Sometimes, a new bulb doesn't fix the issue. Here's how to troubleshoot common problems.

The bulb flickers or doesn't light up: Check the fuse first. Your car's fuse box (usually under the dashboard or hood) has a diagram—find the taillight fuse and see if it's blown. Replace it with one of the same amperage. If that's not it, inspect the wiring for frayed ends or loose connections. I had a mouse chew through the wires in my garage-stored car, causing intermittent failures.

Multiple lights are out: This often points to a bad ground connection. The ground wire is typically attached to the car's frame near the taillight. Clean the contact point with sandpaper to ensure a good connection.

The light is dim: Could be a weak battery or alternator issue, but more likely, it's a poor bulb-socket contact. Remove the bulb, clean the contacts, and reinstall.

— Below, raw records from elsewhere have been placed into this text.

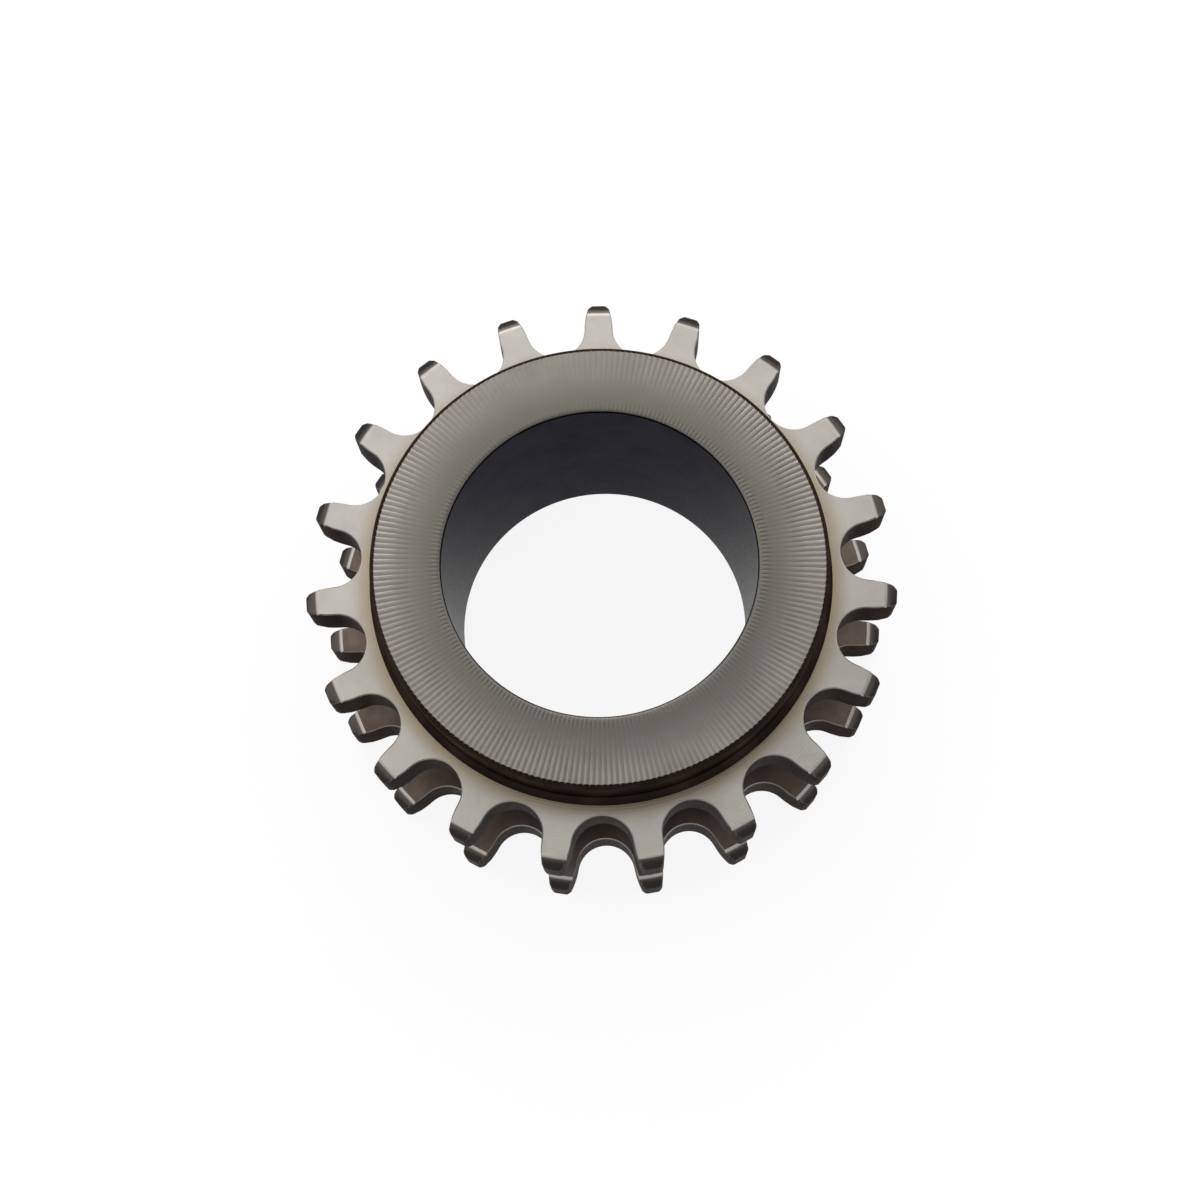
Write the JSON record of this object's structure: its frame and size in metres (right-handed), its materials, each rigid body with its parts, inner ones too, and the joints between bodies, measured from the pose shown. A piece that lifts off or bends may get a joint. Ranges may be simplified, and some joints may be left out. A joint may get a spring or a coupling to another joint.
{
  "type": "crankshaft sprocket",
  "caption": "One-piece steel timing sprocket with two rows of teeth in line, a raised clamping boss with radial serrations, and a plain through bore for a crankshaft nose.",
  "frame": {"origin": "on the bore axis, in the back face that the part rests on", "axes": "+Z along the bore axis, from the back face to the boss face; +X through the middle of a tooth gap"},
  "size_m": [0.0629, 0.063, 0.0269],
  "materials": {
    "sprocket_steel": "satin"
  },
  "bodies": {
    "root": {"crankshaft_sprocket": "sprocket_steel"}
  },
  "joints": []
}
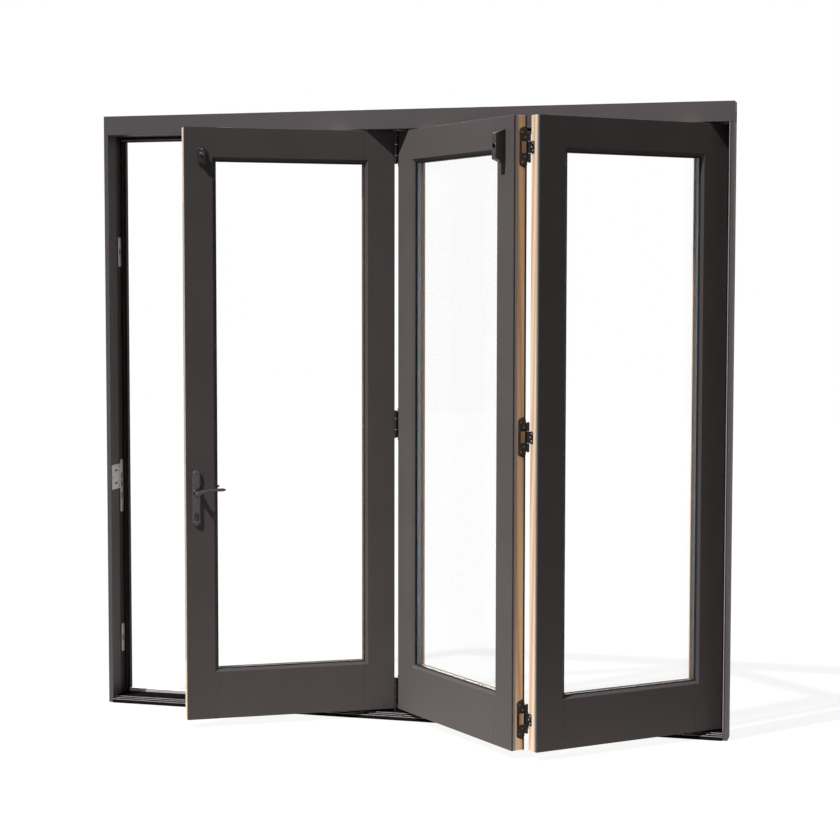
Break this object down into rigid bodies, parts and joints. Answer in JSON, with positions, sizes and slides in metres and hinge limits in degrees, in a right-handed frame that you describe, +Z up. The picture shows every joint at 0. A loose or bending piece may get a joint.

If problems persist, consult a professional. Electrical gremlins can be tricky, and it's okay to admit defeat—I've done it a few times with complex European cars.

Frequently Asked Questions (FAQs)

How often should I replace my taillight bulbs?
Taillight bulbs typically last 2-5 years, but it depends on usage and bulb type. Halogen bulbs burn out faster, while LEDs can last over 10 years. Check them every 6 months during routine maintenance—I've seen bulbs fail prematurely due to vibration or moisture ingress, especially in older cars.
Are LED taillight bulbs worth the extra cost?
For most drivers, yes. LEDs use less power, last longer, and are brighter, improving visibility. But in some older vehicles, they can cause hyper-flashing or require resistors. I recommend sticking with halogen if your car's wiring is original and you're not comfortable with modifications.
Can a bad taillight bulb cause other electrical issues?
Rarely, but a short-circuited bulb can blow a fuse, affecting other lights. More commonly, corrosion in the socket leads to intermittent failures. Always inspect the socket when replacing a bulb—clean any rust with a wire brush to prevent future problems.
What's the biggest mistake people make when changing a taillight bulb?
Touching the glass of halogen bulbs with bare hands. The oils from your skin create hot spots that shorten the bulb's life dramatically. Always use gloves or a cloth. I've replaced bulbs that failed within months because of this simple oversight.